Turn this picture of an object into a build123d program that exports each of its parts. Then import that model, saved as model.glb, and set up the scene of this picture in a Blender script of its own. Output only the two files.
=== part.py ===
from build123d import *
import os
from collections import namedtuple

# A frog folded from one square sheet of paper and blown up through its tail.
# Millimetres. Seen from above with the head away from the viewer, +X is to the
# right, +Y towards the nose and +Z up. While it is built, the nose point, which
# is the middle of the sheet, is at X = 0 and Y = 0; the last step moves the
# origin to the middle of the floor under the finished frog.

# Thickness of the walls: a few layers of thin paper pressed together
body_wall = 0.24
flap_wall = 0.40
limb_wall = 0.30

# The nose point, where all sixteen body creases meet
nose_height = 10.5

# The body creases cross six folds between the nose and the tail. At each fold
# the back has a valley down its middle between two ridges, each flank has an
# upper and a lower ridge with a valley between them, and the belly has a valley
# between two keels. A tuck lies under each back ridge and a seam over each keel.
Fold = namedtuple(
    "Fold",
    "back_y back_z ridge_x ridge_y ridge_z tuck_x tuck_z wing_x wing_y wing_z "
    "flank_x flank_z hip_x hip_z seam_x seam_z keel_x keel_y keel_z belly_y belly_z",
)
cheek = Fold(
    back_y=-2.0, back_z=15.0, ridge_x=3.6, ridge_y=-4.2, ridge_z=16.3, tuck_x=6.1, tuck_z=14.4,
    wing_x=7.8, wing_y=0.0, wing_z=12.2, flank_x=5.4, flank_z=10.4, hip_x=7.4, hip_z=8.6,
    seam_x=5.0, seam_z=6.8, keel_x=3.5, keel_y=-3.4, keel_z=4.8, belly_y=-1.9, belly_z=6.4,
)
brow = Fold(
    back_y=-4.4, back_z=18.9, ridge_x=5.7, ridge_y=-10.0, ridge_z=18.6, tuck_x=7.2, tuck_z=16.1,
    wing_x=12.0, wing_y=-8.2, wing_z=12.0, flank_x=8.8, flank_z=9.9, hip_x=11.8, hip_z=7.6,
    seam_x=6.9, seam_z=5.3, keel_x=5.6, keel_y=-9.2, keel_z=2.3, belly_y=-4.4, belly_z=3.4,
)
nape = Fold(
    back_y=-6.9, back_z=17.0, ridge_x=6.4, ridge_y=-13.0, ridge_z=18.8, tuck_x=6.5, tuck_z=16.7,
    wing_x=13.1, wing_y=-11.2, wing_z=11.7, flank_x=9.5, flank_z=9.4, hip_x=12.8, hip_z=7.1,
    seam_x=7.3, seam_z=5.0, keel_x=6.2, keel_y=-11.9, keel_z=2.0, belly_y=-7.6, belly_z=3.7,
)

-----

▶ _Given task_: Print the material above once more, exactly.

▶ _Response to this task_:
Turn this picture of an object into a build123d program that exports each of its parts. Then import that model, saved as model.glb, and set up the scene of this picture in a Blender script of its own. Output only the two files.
=== part.py ===
from build123d import *
import os
from collections import namedtuple

# A frog folded from one square sheet of paper and blown up through its tail.
# Millimetres. Seen from above with the head away from the viewer, +X is to the
# right, +Y towards the nose and +Z up. While it is built, the nose point, which
# is the middle of the sheet, is at X = 0 and Y = 0; the last step moves the
# origin to the middle of the floor under the finished frog.

# Thickness of the walls: a few layers of thin paper pressed together
body_wall = 0.24
flap_wall = 0.40
limb_wall = 0.30

# The nose point, where all sixteen body creases meet
nose_height = 10.5

# The body creases cross six folds between the nose and the tail. At each fold
# the back has a valley down its middle between two ridges, each flank has an
# upper and a lower ridge with a valley between them, and the belly has a valley
# between two keels. A tuck lies under each back ridge and a seam over each keel.
Fold = namedtuple(
    "Fold",
    "back_y back_z ridge_x ridge_y ridge_z tuck_x tuck_z wing_x wing_y wing_z "
    "flank_x flank_z hip_x hip_z seam_x seam_z keel_x keel_y keel_z belly_y belly_z",
)
cheek = Fold(
    back_y=-2.0, back_z=15.0, ridge_x=3.6, ridge_y=-4.2, ridge_z=16.3, tuck_x=6.1, tuck_z=14.4,
    wing_x=7.8, wing_y=0.0, wing_z=12.2, flank_x=5.4, flank_z=10.4, hip_x=7.4, hip_z=8.6,
    seam_x=5.0, seam_z=6.8, keel_x=3.5, keel_y=-3.4, keel_z=4.8, belly_y=-1.9, belly_z=6.4,
)
brow = Fold(
    back_y=-4.4, back_z=18.9, ridge_x=5.7, ridge_y=-10.0, ridge_z=18.6, tuck_x=7.2, tuck_z=16.1,
    wing_x=12.0, wing_y=-8.2, wing_z=12.0, flank_x=8.8, flank_z=9.9, hip_x=11.8, hip_z=7.6,
    seam_x=6.9, seam_z=5.3, keel_x=5.6, keel_y=-9.2, keel_z=2.3, belly_y=-4.4, belly_z=3.4,
)
nape = Fold(
    back_y=-6.9, back_z=17.0, ridge_x=6.4, ridge_y=-13.0, ridge_z=18.8, tuck_x=6.5, tuck_z=16.7,
    wing_x=13.1, wing_y=-11.2, wing_z=11.7, flank_x=9.5, flank_z=9.4, hip_x=12.8, hip_z=7.1,
    seam_x=7.3, seam_z=5.0, keel_x=6.2, keel_y=-11.9, keel_z=2.0, belly_y=-7.6, belly_z=3.7,
)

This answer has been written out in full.